Back in May last year, Air Canada announced that they were ending their Aeroplan partnership. This caused a huge drop in Aimia’s share price, the company that owns Aeroplan. Last month, Air Canada offered to buy Aeroplan from Aimia in a $250 million cash deal and assumption of $2B in outstanding points liabilities. Aimia rejected this bid on August 2.
However, it looks like they’ve just accepted a new deal where Air Canada and their consortium (TD, CIBC, and Visa) will collectively hand over $450 million and assume the same liabilities of $1.9B. (Somehow, the liabilities managed to drop 5% in a month, impressive!) This is pending shareholder approval and other due diligence measures.
The original offer valued Aimia at $3.64, so this would mean that the new deal following the ratios should value each share at around $6.50. This is still under their share price of around $9 before this whole saga started. This latest news is absolutely incredible and is a little crazy.
This is breaking, so there will be more information later. However, if this bid is accepted and finalized, a number of things change substantially.
Aeroplan’s New Partners
Since the split was announced, Aeroplan has been in talks with many other domestic airline partners, including Air Transat, Flair, and Porter. They had also planned a transfer program where you could convert Aeroplan points to other partners, in line with what you can do with Points.com. If Air Canada does reacquire Aeroplan, these partnerships could be cut.
There’s still a lot of uncertainty because nobody knows how this will all work. Since Air Canada has hired a whole team to launch a new program, we don’t know whether that will continue. Air Canada has also not released any details at all about their new program.
The buyout could mean that Aeroplan points will transfer to the new program, or that Aeroplan would continue to be the brand and face of the program while changing benefits and redemptions to align with Air Canada’s to be revealed program.
It the acquisition does go through, the logistics of everything will be very messy.
What Happens to Aimia?
Given that Aeroplan is Aimia’s core business, this doesn’t leave Aimia with much. They own a stake in Aeromexico’s Club Premier, and also have minority holdings in several other companies.

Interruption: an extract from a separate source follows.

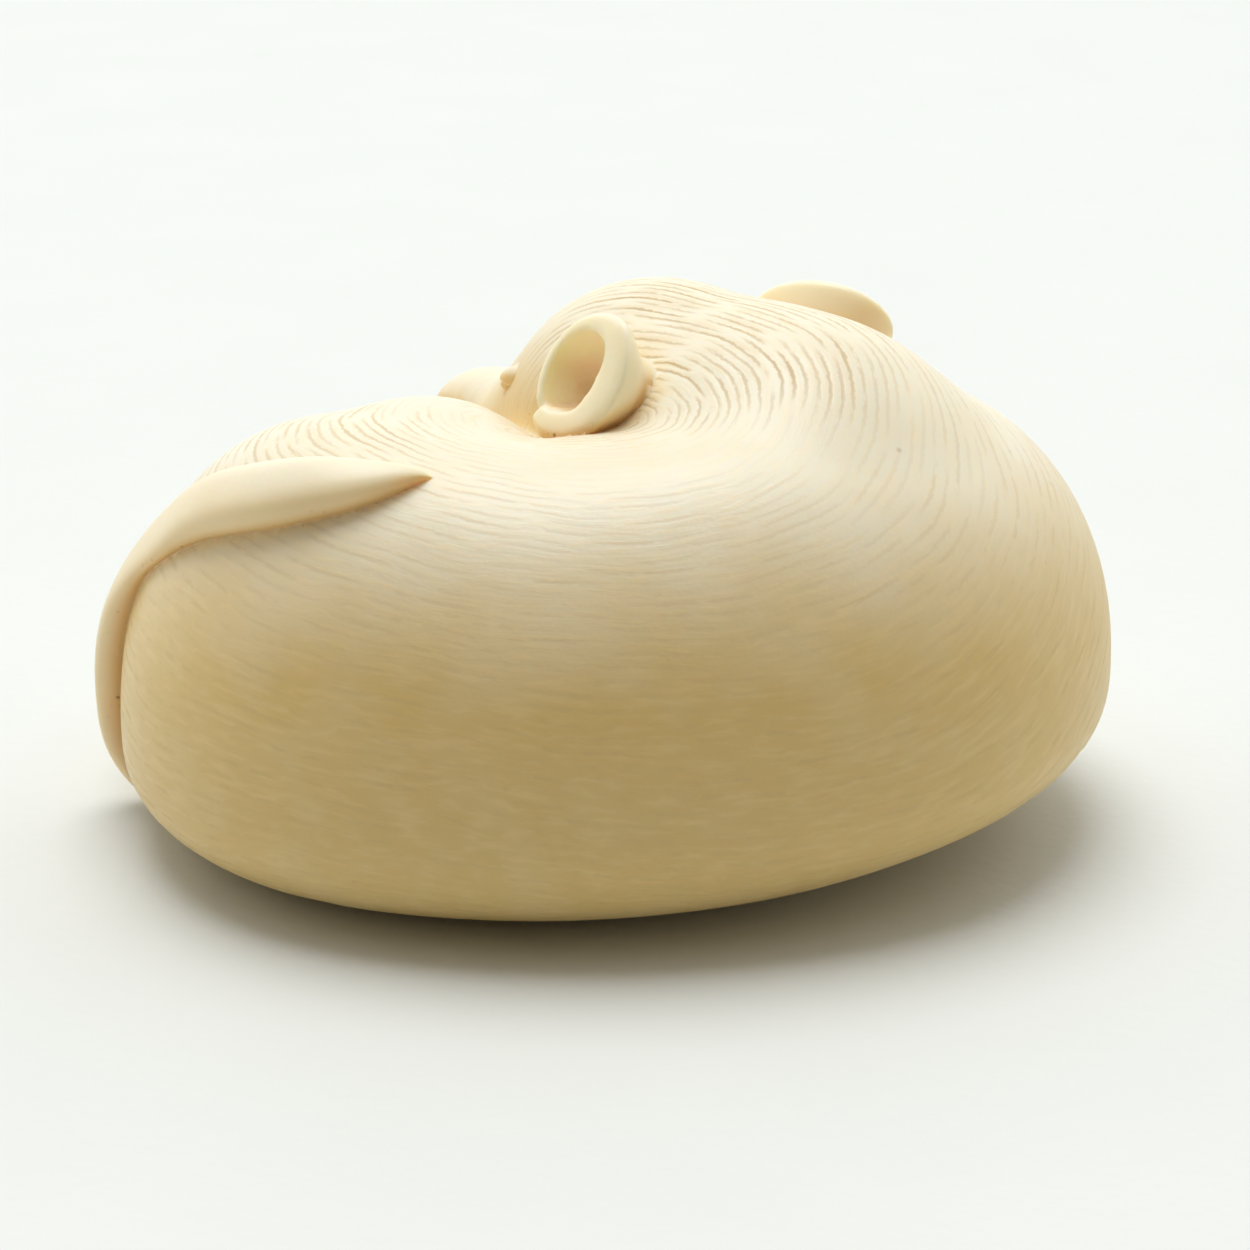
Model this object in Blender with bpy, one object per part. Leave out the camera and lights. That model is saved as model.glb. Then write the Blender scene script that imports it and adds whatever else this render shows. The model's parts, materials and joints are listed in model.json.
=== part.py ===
"""A small okimono: a mouse curled up asleep, carved in one piece from a block of ivory.

The form is worked out from a few driving sizes. Free-form places are given on the carver's grid, which
divides the block's length into 51 squares, its depth into 38 and its height into 27, so that a square is
a millimetre at the real size. x runs from the rump to the shoulder, y from the mouse's back to its face,
and z up from the flat underside that it stands on.
"""

import math

import bmesh
import bpy
import numpy as np
from mathutils import Matrix, Vector

MM = 0.001

# Driving sizes of the block
LENGTH = 51 * MM
DEPTH = 38 * MM
HEIGHT = 27 * MM

# Driving sizes of the ears, which are open cups
EAR_WIDTH = 6.2 * MM
EAR_WALL = 0.7 * MM
EAR_REACH = 3.2 * MM
EAR_HOLLOW = 2.6 * MM

# Driving sizes of the tail, a keeled taper that lies on the rump
TAIL_WIDTH = 3.1 * MM
TAIL_RELIEF = 1.7 * MM

# Driving sizes of the feet
HIND_FOOT_WIDTH = 3.9 * MM
FOREPAW_WIDTH = 3.3 * MM
TOE_REACH = 2.3 * MM

SQUARE = np.array([LENGTH / 51, DEPTH / 38, HEIGHT / 27])

# The middle of the block's underside, in grid squares
MIDDLE = np.array([0.0, 0.9, 0.0])

# The heart of the block, from which the rounded form is measured outwards
HEART = np.array([0.0, 0.0, 9.0])

# Fineness of the facets
ROUND_THE_BODY = 70
DOWN_THE_BODY = 42
ROUND_AN_EAR = 18
ROUND_A_LIMB = 10
SPINE_SAMPLES = 56


def unit(vector):
    vector = np.asarray(vector, float)
    return vector / np.linalg.norm(vector)


def off_grid(places):
    """Grid places as places in the block, in metres."""
    return (places - MIDDLE) * SQUARE


def on_grid(places):
    """Places in the block, in metres, as grid places."""
    return places / SQUARE + MIDDLE


def smooth_step(low, high, value):
    share = np.clip((value - low) / (high - low), 0.0, 1.0)
    return share * share * (3 - 2 * share)


def smooth_join(first, second, blend):
    """The union of two fields, with a fillet about as wide as blend where they meet."""
    overlap = np.maximum(blend - np.abs(first - second), 0.0) / blend
    return np.minimum(first, second) - overlap * overlap * blend / 4


def through(stations, count):
    """Rows read at even steps from a smooth curve through the stations."""
    rows = np.asarray(stations, float)
    padded = np.vstack([2 * rows[0] - rows[1], rows, 2 * rows[-1] - rows[-2]])
    places = np.linspace(0, len(rows) - 1, count)
    first = np.minimum(places.astype(int), len(rows) - 2)
    t = (places - first)[:, None]
    a, b, c, d = (padded[first + step] for step in range(4))
    return b + 0.5 * t * (c - a + t * (2 * a - 5 * b + 4 * c - d + t * (3 * (b - c) + d - a)))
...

I’m not happy about this one bit. The primary reason is that this will now mean there will again be no new competition in the Canadian market. I had been prepared to use all my miles in my Aeroplan account to make sure that I didn’t lose any value from holding my points, so any upcoming Aeroplan changes would not have affected me.
If Aeroplan had stayed independent, they then would be competing with Air Canada’s new program for market share and members. This now will not happen. I also think it’s a little sneaky and disruptive for consumers for all of these events to happen without anything actually changing (yet).